◆ EXERCISE TASK
Reproduce each line of the material precisely.

◆ SOURCE MATERIAL

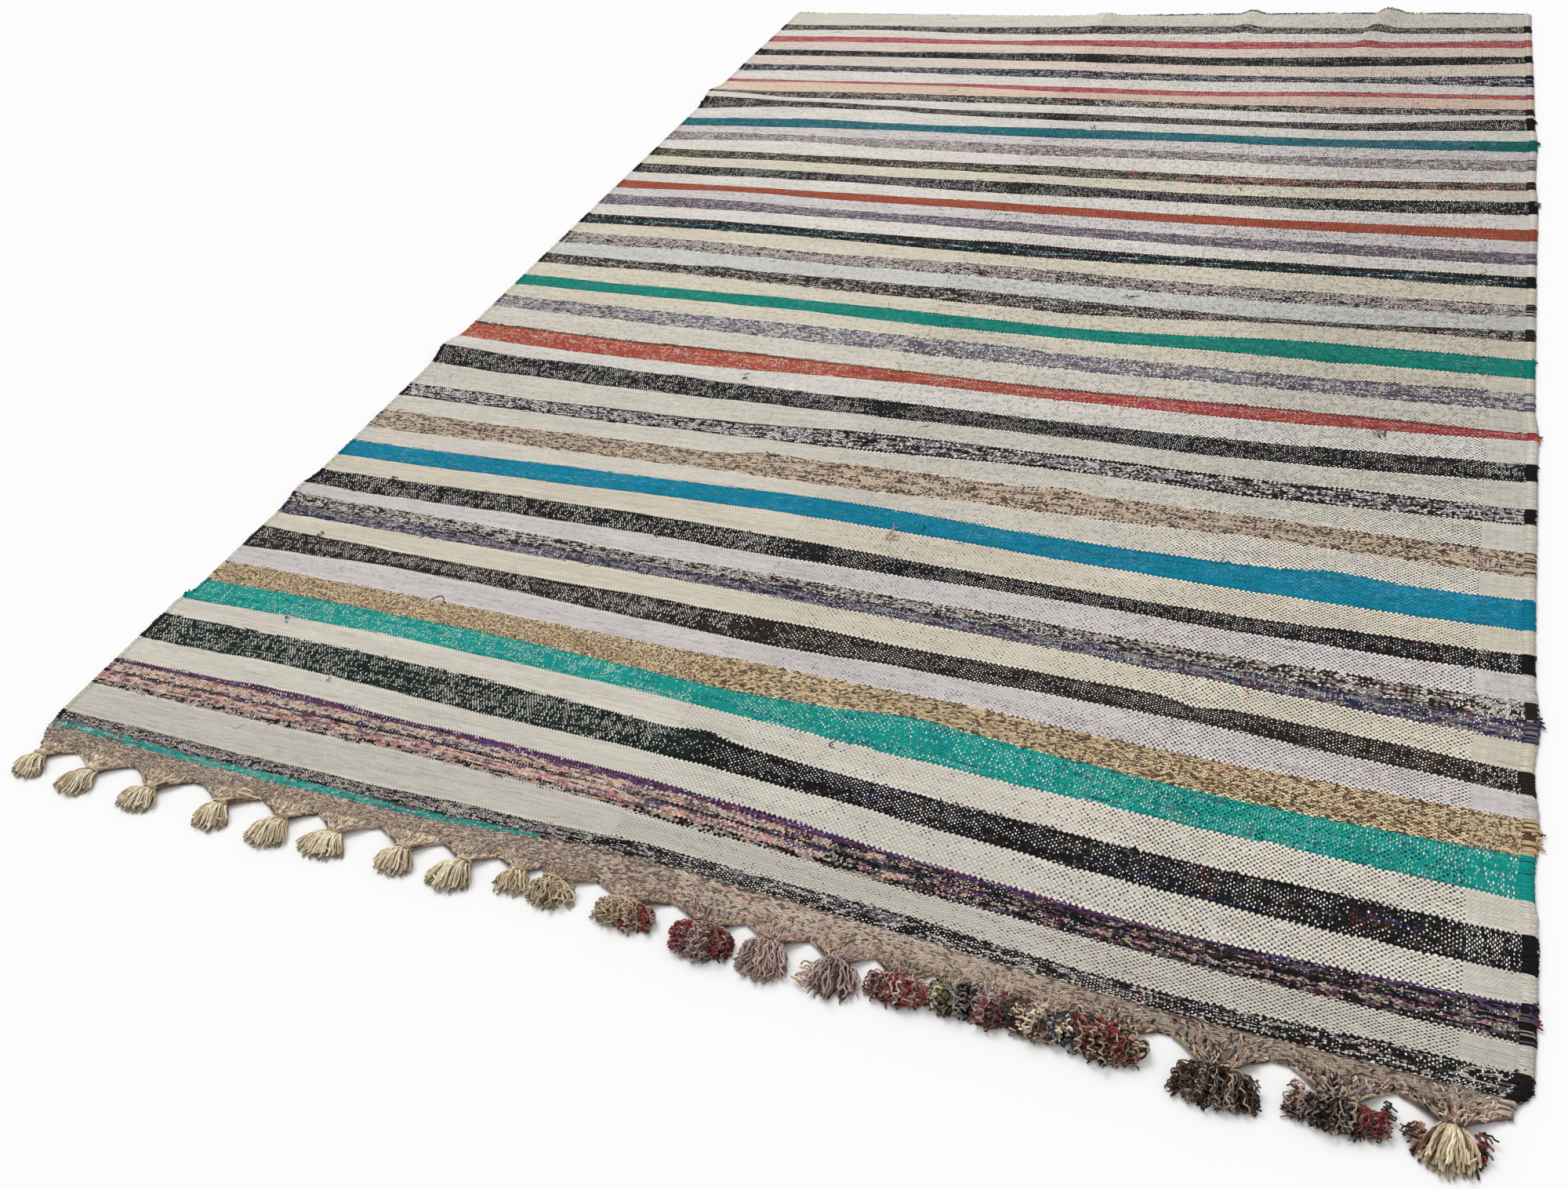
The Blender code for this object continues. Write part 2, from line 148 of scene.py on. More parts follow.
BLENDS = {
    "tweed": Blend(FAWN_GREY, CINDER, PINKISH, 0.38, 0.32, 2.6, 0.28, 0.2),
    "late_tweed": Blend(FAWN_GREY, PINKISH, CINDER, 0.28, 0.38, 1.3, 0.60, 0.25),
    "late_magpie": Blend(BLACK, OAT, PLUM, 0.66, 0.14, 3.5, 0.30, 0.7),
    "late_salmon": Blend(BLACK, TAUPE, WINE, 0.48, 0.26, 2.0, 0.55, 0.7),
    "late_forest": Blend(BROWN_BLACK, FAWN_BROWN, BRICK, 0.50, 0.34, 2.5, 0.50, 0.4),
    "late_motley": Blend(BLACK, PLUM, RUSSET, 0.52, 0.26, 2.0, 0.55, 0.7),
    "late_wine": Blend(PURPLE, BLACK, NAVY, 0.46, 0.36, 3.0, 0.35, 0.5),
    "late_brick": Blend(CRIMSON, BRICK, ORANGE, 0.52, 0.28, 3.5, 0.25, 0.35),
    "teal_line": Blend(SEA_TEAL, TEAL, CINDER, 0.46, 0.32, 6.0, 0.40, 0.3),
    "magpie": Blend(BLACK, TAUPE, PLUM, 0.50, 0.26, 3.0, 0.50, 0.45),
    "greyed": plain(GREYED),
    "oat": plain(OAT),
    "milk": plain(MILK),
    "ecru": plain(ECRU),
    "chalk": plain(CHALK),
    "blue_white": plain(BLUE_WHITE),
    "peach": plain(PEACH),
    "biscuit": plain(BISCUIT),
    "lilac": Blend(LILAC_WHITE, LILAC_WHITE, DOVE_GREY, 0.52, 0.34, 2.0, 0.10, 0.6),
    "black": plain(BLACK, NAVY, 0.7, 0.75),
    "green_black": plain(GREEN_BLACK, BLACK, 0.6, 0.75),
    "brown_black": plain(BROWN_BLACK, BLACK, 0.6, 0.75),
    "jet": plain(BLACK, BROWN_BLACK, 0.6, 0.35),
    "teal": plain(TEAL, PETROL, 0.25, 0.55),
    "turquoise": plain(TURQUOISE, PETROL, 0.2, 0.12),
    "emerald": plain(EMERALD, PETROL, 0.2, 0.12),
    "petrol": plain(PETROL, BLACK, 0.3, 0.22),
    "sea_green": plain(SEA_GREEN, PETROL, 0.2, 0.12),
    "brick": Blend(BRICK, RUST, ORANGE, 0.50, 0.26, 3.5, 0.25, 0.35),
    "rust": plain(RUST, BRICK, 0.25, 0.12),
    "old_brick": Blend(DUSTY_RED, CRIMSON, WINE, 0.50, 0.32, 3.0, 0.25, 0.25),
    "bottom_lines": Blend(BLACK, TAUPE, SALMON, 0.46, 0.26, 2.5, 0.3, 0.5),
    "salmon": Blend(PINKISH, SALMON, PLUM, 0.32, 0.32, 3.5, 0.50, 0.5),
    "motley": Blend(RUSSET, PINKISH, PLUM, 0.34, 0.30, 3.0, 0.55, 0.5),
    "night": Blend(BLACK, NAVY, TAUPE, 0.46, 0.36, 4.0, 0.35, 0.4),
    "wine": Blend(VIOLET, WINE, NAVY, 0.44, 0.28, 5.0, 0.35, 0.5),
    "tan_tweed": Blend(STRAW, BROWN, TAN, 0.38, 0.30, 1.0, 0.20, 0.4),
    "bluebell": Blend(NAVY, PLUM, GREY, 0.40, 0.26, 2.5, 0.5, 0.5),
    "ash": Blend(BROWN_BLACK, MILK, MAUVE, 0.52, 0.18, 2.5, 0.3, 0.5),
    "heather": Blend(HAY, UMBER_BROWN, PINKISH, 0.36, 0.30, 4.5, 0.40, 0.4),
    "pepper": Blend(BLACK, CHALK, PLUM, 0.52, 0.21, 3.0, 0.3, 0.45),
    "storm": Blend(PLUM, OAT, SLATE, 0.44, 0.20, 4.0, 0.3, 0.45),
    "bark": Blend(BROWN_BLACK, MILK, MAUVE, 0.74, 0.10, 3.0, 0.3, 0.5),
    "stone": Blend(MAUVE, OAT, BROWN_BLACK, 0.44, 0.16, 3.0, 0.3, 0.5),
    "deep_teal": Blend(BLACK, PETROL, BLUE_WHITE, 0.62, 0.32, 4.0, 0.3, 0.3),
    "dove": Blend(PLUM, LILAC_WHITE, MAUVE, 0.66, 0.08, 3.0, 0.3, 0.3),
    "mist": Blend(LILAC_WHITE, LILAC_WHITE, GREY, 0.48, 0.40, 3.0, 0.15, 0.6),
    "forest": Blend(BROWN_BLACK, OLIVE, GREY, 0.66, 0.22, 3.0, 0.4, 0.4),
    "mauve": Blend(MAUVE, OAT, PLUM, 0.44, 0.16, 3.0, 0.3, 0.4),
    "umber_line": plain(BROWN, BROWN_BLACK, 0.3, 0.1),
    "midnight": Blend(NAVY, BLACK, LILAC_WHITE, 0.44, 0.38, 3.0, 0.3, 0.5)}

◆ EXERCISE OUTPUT
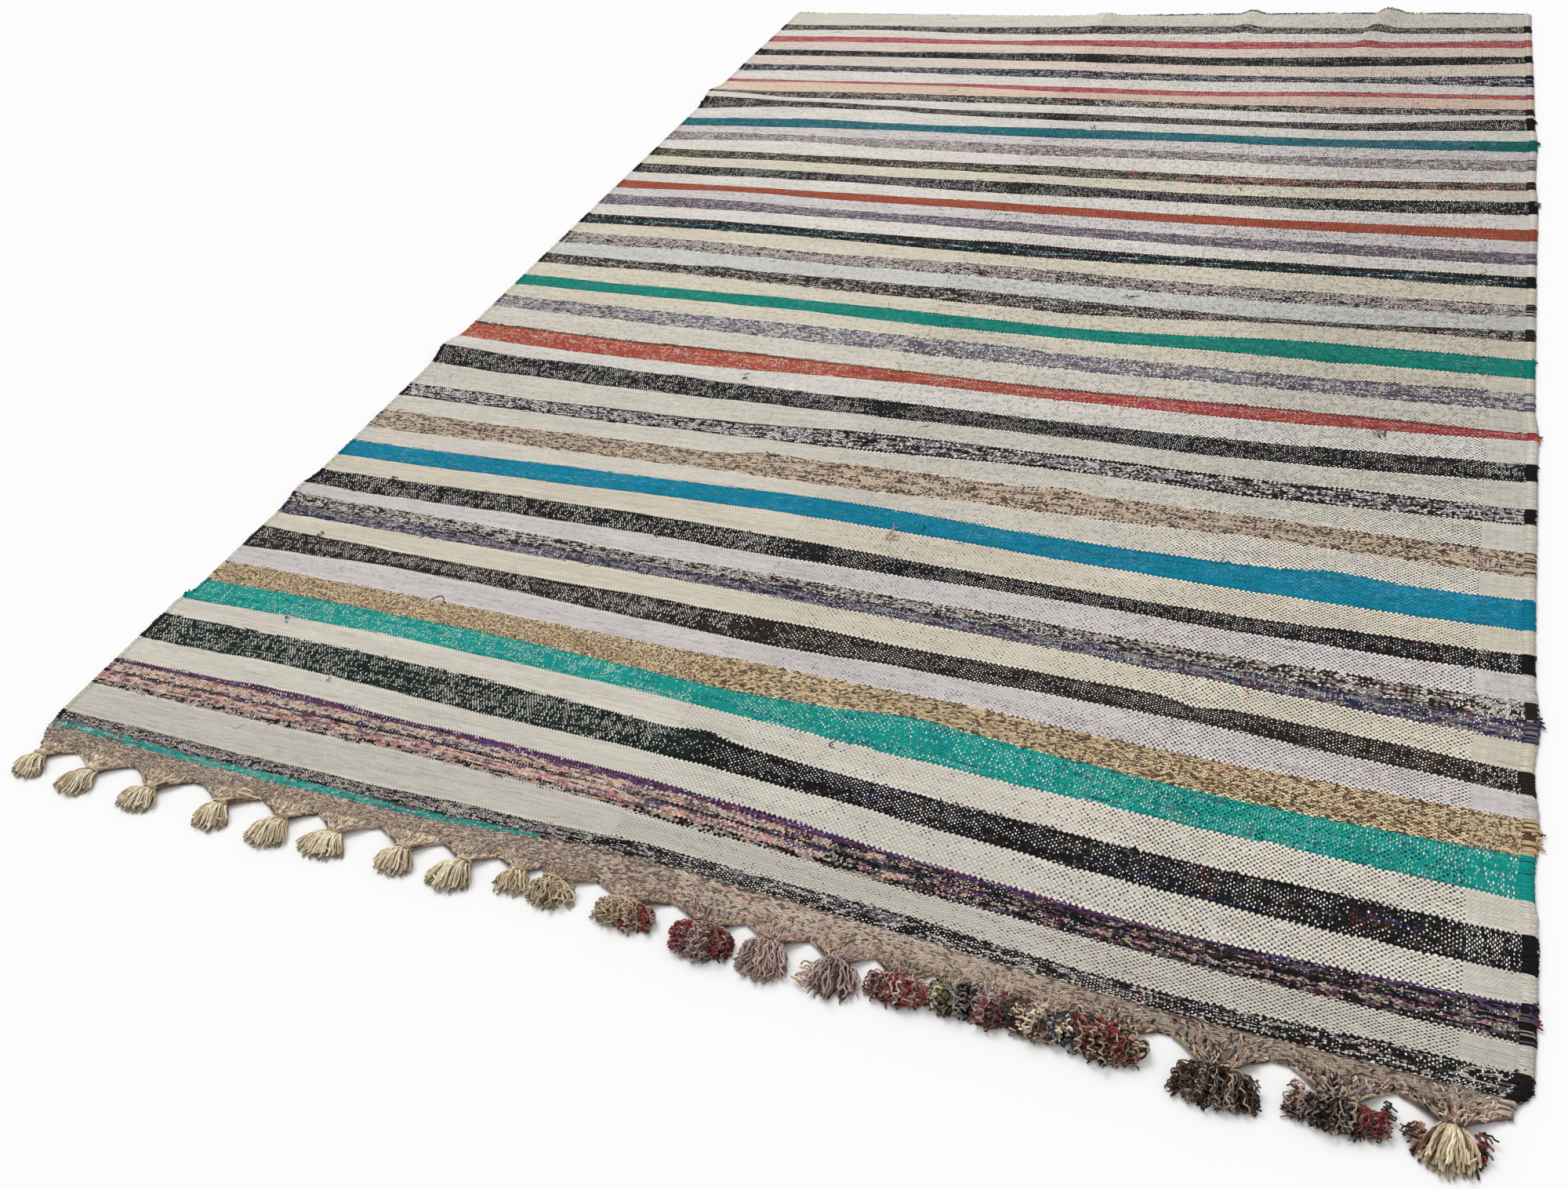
The Blender code for this object continues. Write part 2, from line 148 of scene.py on. More parts follow.
BLENDS = {
    "tweed": Blend(FAWN_GREY, CINDER, PINKISH, 0.38, 0.32, 2.6, 0.28, 0.2),
    "late_tweed": Blend(FAWN_GREY, PINKISH, CINDER, 0.28, 0.38, 1.3, 0.60, 0.25),
    "late_magpie": Blend(BLACK, OAT, PLUM, 0.66, 0.14, 3.5, 0.30, 0.7),
    "late_salmon": Blend(BLACK, TAUPE, WINE, 0.48, 0.26, 2.0, 0.55, 0.7),
    "late_forest": Blend(BROWN_BLACK, FAWN_BROWN, BRICK, 0.50, 0.34, 2.5, 0.50, 0.4),
    "late_motley": Blend(BLACK, PLUM, RUSSET, 0.52, 0.26, 2.0, 0.55, 0.7),
    "late_wine": Blend(PURPLE, BLACK, NAVY, 0.46, 0.36, 3.0, 0.35, 0.5),
    "late_brick": Blend(CRIMSON, BRICK, ORANGE, 0.52, 0.28, 3.5, 0.25, 0.35),
    "teal_line": Blend(SEA_TEAL, TEAL, CINDER, 0.46, 0.32, 6.0, 0.40, 0.3),
    "magpie": Blend(BLACK, TAUPE, PLUM, 0.50, 0.26, 3.0, 0.50, 0.45),
    "greyed": plain(GREYED),
    "oat": plain(OAT),
    "milk": plain(MILK),
    "ecru": plain(ECRU),
    "chalk": plain(CHALK),
    "blue_white": plain(BLUE_WHITE),
    "peach": plain(PEACH),
    "biscuit": plain(BISCUIT),
    "lilac": Blend(LILAC_WHITE, LILAC_WHITE, DOVE_GREY, 0.52, 0.34, 2.0, 0.10, 0.6),
    "black": plain(BLACK, NAVY, 0.7, 0.75),
    "green_black": plain(GREEN_BLACK, BLACK, 0.6, 0.75),
    "brown_black": plain(BROWN_BLACK, BLACK, 0.6, 0.75),
    "jet": plain(BLACK, BROWN_BLACK, 0.6, 0.35),
    "teal": plain(TEAL, PETROL, 0.25, 0.55),
    "turquoise": plain(TURQUOISE, PETROL, 0.2, 0.12),
    "emerald": plain(EMERALD, PETROL, 0.2, 0.12),
    "petrol": plain(PETROL, BLACK, 0.3, 0.22),
    "sea_green": plain(SEA_GREEN, PETROL, 0.2, 0.12),
    "brick": Blend(BRICK, RUST, ORANGE, 0.50, 0.26, 3.5, 0.25, 0.35),
    "rust": plain(RUST, BRICK, 0.25, 0.12),
    "old_brick": Blend(DUSTY_RED, CRIMSON, WINE, 0.50, 0.32, 3.0, 0.25, 0.25),
    "bottom_lines": Blend(BLACK, TAUPE, SALMON, 0.46, 0.26, 2.5, 0.3, 0.5),
    "salmon": Blend(PINKISH, SALMON, PLUM, 0.32, 0.32, 3.5, 0.50, 0.5),
    "motley": Blend(RUSSET, PINKISH, PLUM, 0.34, 0.30, 3.0, 0.55, 0.5),
    "night": Blend(BLACK, NAVY, TAUPE, 0.46, 0.36, 4.0, 0.35, 0.4),
    "wine": Blend(VIOLET, WINE, NAVY, 0.44, 0.28, 5.0, 0.35, 0.5),
    "tan_tweed": Blend(STRAW, BROWN, TAN, 0.38, 0.30, 1.0, 0.20, 0.4),
    "bluebell": Blend(NAVY, PLUM, GREY, 0.40, 0.26, 2.5, 0.5, 0.5),
    "ash": Blend(BROWN_BLACK, MILK, MAUVE, 0.52, 0.18, 2.5, 0.3, 0.5),
    "heather": Blend(HAY, UMBER_BROWN, PINKISH, 0.36, 0.30, 4.5, 0.40, 0.4),
    "pepper": Blend(BLACK, CHALK, PLUM, 0.52, 0.21, 3.0, 0.3, 0.45),
    "storm": Blend(PLUM, OAT, SLATE, 0.44, 0.20, 4.0, 0.3, 0.45),
    "bark": Blend(BROWN_BLACK, MILK, MAUVE, 0.74, 0.10, 3.0, 0.3, 0.5),
    "stone": Blend(MAUVE, OAT, BROWN_BLACK, 0.44, 0.16, 3.0, 0.3, 0.5),
    "deep_teal": Blend(BLACK, PETROL, BLUE_WHITE, 0.62, 0.32, 4.0, 0.3, 0.3),
    "dove": Blend(PLUM, LILAC_WHITE, MAUVE, 0.66, 0.08, 3.0, 0.3, 0.3),
    "mist": Blend(LILAC_WHITE, LILAC_WHITE, GREY, 0.48, 0.40, 3.0, 0.15, 0.6),
    "forest": Blend(BROWN_BLACK, OLIVE, GREY, 0.66, 0.22, 3.0, 0.4, 0.4),
    "mauve": Blend(MAUVE, OAT, PLUM, 0.44, 0.16, 3.0, 0.3, 0.4),
    "umber_line": plain(BROWN, BROWN_BLACK, 0.3, 0.1),
    "midnight": Blend(NAVY, BLACK, LILAC_WHITE, 0.44, 0.38, 3.0, 0.3, 0.5)}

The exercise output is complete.